Daylight Saving Time - Dispute Over Benefits and Drawbacks

Dispute Over Benefits and Drawbacks

  • Proponents of DST generally argue that it saves energy, promotes outdoor leisure activity in the evening, and is therefore good for physical and psychological health, reduces traffic accidents, reduces crime, or is good for business. Groups that tend to support DST are urban workers or professionals, retail businesses, outdoor sports enthusiasts and businesses, tourism operators, and others who benefit from increased light during the evening.
  • Opponents argue that actual energy savings are inconclusive, that DST can disrupt morning activities, and that the act of changing clocks twice a year is economically and socially disruptive and cancels out any benefit. Groups that have tended to oppose DST are farmers, transportation companies, and the indoor entertainment business.
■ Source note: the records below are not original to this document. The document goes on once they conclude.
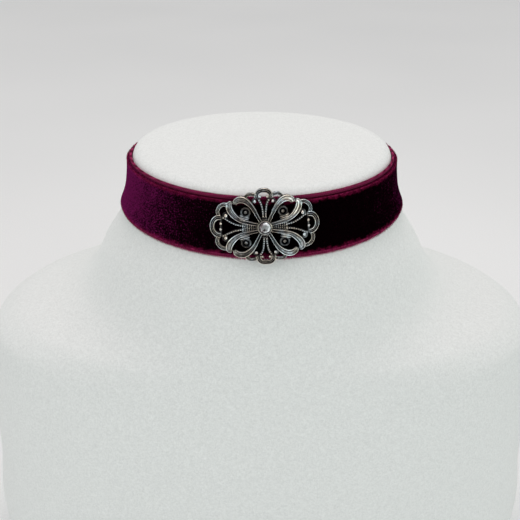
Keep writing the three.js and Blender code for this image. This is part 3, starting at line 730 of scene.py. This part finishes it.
def add_strip(path, wide, low, tall, trough, closed=False, beads=0, hollow_rubbing_and_painted_highlight=(0.12, 0.12)):
    """A cast strip along a flat path, with round ends. beads is the radius of a row of beads along it, or 0."""
    last = len(path) if closed else len(path) - 1
    fine = np.linspace(0, last, 60 * last + 1)
    line = spline(path, fine, closed)
    along = np.concatenate([[0], np.cumsum(np.linalg.norm(np.diff(line, axis=0), axis=1))])
    count = max(int(along[-1] / strip_spacing), 6)
    ease = np.linspace(0, 1, count + 1)
    crowded = (1 - np.cos(ease * math.pi)) / 2
    reach = ease if closed else ease * (1 - end_crowding) + crowded * end_crowding
    stations = np.interp(reach * along[-1], along, fine)
    if closed:
        stations = stations[:-1]
    centre = spline(path, stations, closed)
    nudge = 0.01
    before, after = (spline(path, np.clip(stations + n, 0, last), closed) for n in (-nudge, nudge))
    ahead = after - before
    ahead /= np.linalg.norm(ahead, axis=1)[:, None]
    aside = np.stack([-ahead[:, 1], ahead[:, 0]], axis=-1)
    widths = np.atleast_1d(np.array(wide, float)) * petal_width
    breadth = np.interp(stations, np.linspace(0, last, len(widths)), widths)
    if closed:
        rounding = np.ones(len(stations))
    else:
        place = np.interp(stations, fine, along)
        from_end = np.minimum(place, along[-1] - place) / (breadth * 0.5)
        rounding = np.sqrt(np.clip(1 - (1 - np.clip(from_end, 0, 1)) ** 2, 0.02, 1))
    cut = np.array(strip_cut(trough / tall))
    sideways = cut[None, :, 0] * (breadth * rounding)[:, None]
    plan = centre[:, None, :] - aside[:, None, :] * sideways[..., None]
    rise = tall * cast_thickness * (end_height + (1 - end_height) * rounding[:, None])
    height = low * cast_thickness + cut[None, :, 1] * rise
    points = np.concatenate([plan, height[..., None]], axis=-1)
    # On the petals, hollow_shine carries their polish and the painted highlight of each quarter.
    hollow_shine = np.interp(stations, (0, last), hollow_rubbing_and_painted_highlight)[:, None]
    polish_and_painted_highlight = np.where(cut[None, :, 2] < 0, -cut[None, :, 2] * hollow_shine, cut[None, :, 2]).ravel()
    cuts, corners = height.shape
    faces = grid_faces(cuts, corners, round_rows=closed, round_columns=True)
    if not closed:
        faces += [list(range(corners))[::-1], list(range((cuts - 1) * corners, cuts * corners))]
    add_cast(points, faces, polish_and_painted_highlight)
    if beads:
        radius = beads * petal_width
        places = np.arange(radius, along[-1] - radius, radius * 2.1)
        level = (low + tall - max(trough, 0) * 0.8) * cast_thickness
        for at in spline(path, np.interp(places, along, fine), closed):
            add_ball((*at, level), radius, 1.0 if trough < 0 else 0.8, 8, 5)


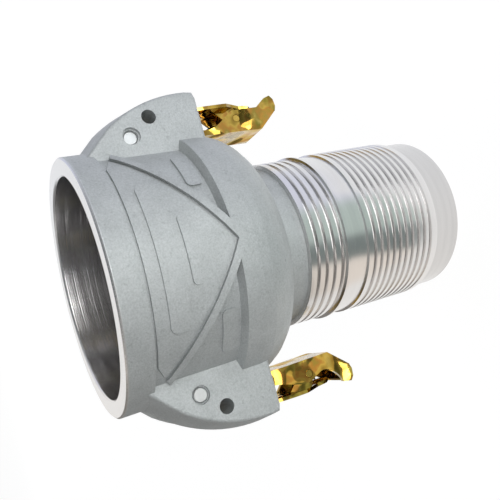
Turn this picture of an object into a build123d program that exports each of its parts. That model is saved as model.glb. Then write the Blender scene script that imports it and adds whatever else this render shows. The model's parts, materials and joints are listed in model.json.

Common agreement about the day's layout or schedule confers so many advantages that a standard DST schedule has generally been chosen over ad hoc efforts to get up earlier. Although, the advantages of coordination are so great that many people ignore whether DST is in effect by altering their nominal work schedules to coordinate with television broadcasts or daylight. DST is commonly not observed during most of winter, because its mornings are darker: workers may have no sunlit leisure time, and children may need to leave for school in the dark. Since DST is applied to many varying communities its effects may be very different depending on their culture, light levels, geography, and climate; that is why it is hard to make generalized conclusions about the absolute effects of the practice. Some areas may adopt DST simply as a matter of coordination with others rather than for any direct benefits.